Caribou Crossing Single Barrel Canadian Whisky
Timeframe: March 2010
ABV: 40%
Price: $50
The folks over at Buffalo Trace got their hands on some Canadian whisky and thought it good enough to bottle. I’m not the biggest fan of Canadian (especially after the defeat in Olympic hockey) but if it’s coming from Buffalo Trace then I’m intrigued.

Jura Prophecy
Timeframe: April/May 2010
ABV: 46%
Price: $70
This new release from the Isle of Jura is another smoky whisky along the lines of their Superstition release.

Dalmore 18 Year Old
Timeframe: April/May 2010
ABV: 43%
Price: $150
This is the newest addition to the recently relaunched Dalmore line. I can’t wait to give it a try!

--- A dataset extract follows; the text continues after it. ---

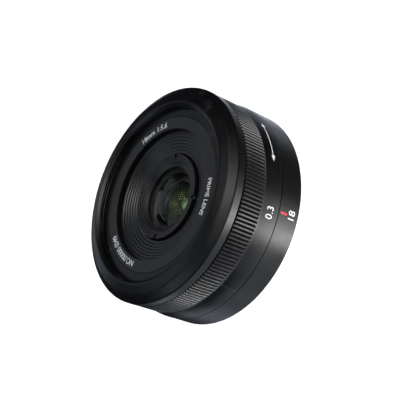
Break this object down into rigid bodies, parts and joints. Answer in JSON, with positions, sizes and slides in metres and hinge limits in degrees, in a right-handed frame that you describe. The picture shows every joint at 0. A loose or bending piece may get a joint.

The Glenlivet Cellar Collection 1973
Timeframe: TBD
ABV: 49%
Price: $1,250
This bottling is the newest release of The Glenlivet’s ongoing vintage release program. Only 240 bottles of this are coming stateside so if you want it and see it, you better grab it.

Ardbeg Rollercoaster
Timeframe: TBD
ABV: 57.3%
Price: TBD
This new release from Ardbeg is celebrating the 10th anniversary of The Ardbeg Committee. A must try for the peat freaks out there I’m sure.

That’s it for February. Please let me know if I missed anything.